We're making a lot of changes to how we adjust classroom capacity to better meet student demand. We are not increasing any workload on teachers because we have those caps that are already established, but we're making sure we're actually allowing students to fill up those classes.
We are adding more sections in high-enrollment areas. I saw our summer data, and both in English and chemistry, we had significantly more students enrolled in the summer, so we were able to expand our capacity in those areas.
Is the college still putting effort into enrollment growth?
The board authorized the funding to support a 3% growth in enrollment.
What we're trying to do is actually increase the enrollment in areas where we have not been serving our community. So that does include the capacity of certain classes, but it includes very specifically increasing dual enrollment efforts. We're also expanding our non-credit programs, especially at our Mission Center and our Chinatown Center. We're relocating allied health programs to our John Adams Center to enable us to grow those.
Those types of decisions are crucial for our state funding, because we will need to maximize our center enrollment.
How does enrollment growth relate to restoring the Hold Harmless provision?
It's mathematically impossible. If we grow 3%, that does not get us to restoration. If we grew 3% a year for eight years, it could, but by then we wouldn't have enough money.
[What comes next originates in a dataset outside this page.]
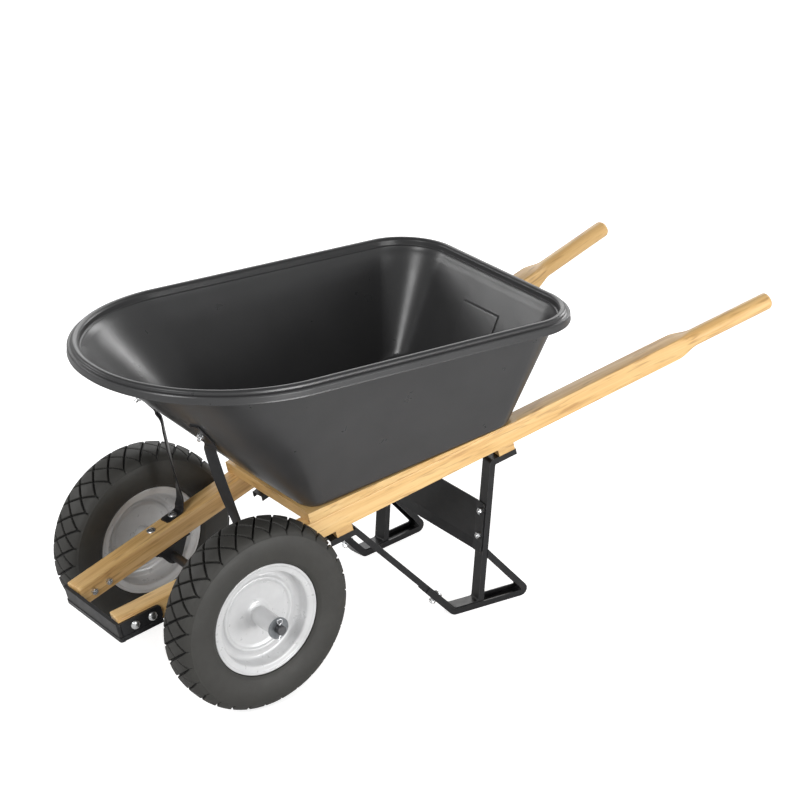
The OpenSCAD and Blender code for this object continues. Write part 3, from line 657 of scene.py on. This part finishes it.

So it's not realistic, and we have to look at other ways to generate revenue. Our gap is just too large, from where we once were to where we are now. We still want to grow, both strategically and because we want to serve our city, just not for the purpose of state allocation.
You’ve arrived at a time when the college is on a building spree. How about the new Student Success Center?
It's incredible for students to have as close to a one-stop shop as possible. Just wandering around campus last week, I was able to direct several students to that building. Plus, it's accessible physically where it is. It's beautiful, of course, but it's functionally wonderful for our students.